If you have capital and savings of less than £14,250, you won’t have to use this money because the local authority will pay your care home fees.

You will still have to contribute most of your weekly income (state pension, occupational pension, attendance allowance and so on) but you will be left with at least the personal expenses allowance (£27.75 per week, as of 8 April 2019).

n your circumstances, should one of you need care the local authority will undertake this exercise and whilst your family home will not be considered because a spouse continues to live there, the person’s share of the flat will be taken into account as to whether you should self-fund the care home stay.

This does not automatically mean it has to be sold because whilst you have sufficient savings and income to cover the cost of the care fees this should not pose a problem.

Having spent inheritance and a lot of savings on the flat, I assume your savings are limited but for your husband he can call on his private and state pension as well as supplementing this with attendance allowance.

Depending on the figures this could mean little capital is needed. Your situation is slightly different because you have no income at the moment so you would have to use your savings.

If your income does not cover the total care home fees and your savings have been exhausted then it is possible for the spouse to ‘top up’ the shortfall.

If this is unaffordable then an alternative could be to release the person’s equity in the family home – either by selling it or taking financial advice about equity release.

If this is not an option then value will have to be released from the flat.

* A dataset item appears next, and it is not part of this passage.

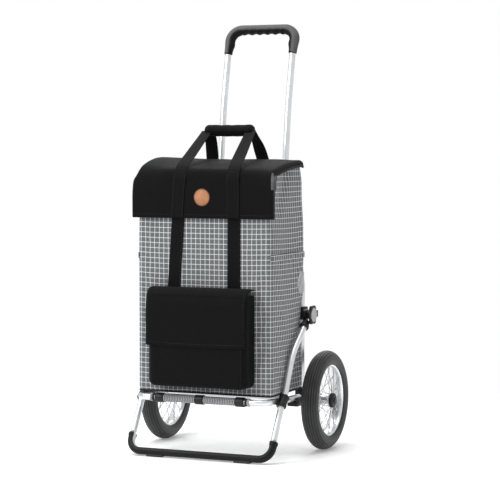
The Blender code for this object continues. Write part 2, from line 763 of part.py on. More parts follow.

Your son, depending on his circumstances, could purchase it from you which provides a twofold advantage: allowing him to remain in the property and releasing money to fund the care home stay.

The last resort will be having to sell the flat.
Could this predicament have been avoided ?

What is the downside of signing your house over to your children to avoid care fees?

If instead of buying the flat eight years ago you had gifted it to your son then it may not have been included in the financial assessment and therefore would not have to be sold.

This is not due to any ‘seven year rule’ which is a myth – people often confuse this issue with the inheritance tax rules.

It is because of the local authority’s deliberate deprivation rules which are where a person has intentionally deprived or decreased their overall assets in order to reduce the amount they are charged towards their care.

Previous research I conducted revealed some local authorities had recovered as much as £100,000 from individuals who had been deemed to have gifted cash or assets to reduce or avoid care home fees.

There is no time limit on them doing this.


That said, if at the time of transferring the flat to your son eight years ago you were fit and healthy and could not have foreseen the need for care and support it would be unreasonable for the local authority to decide that you had disposed of an asset in order to reduce the level of charge so it would not be included in any assessment.

The disadvantage of gifting the flat would be that you would not have been entitled to any rental income.

However, it may have been possible to gift the property into a trust which would have put it outside your estate for care fee purposes but also have allowed you to retain income.

Legal advice should be sought about the suitability and tax repercussions before establishing a trust.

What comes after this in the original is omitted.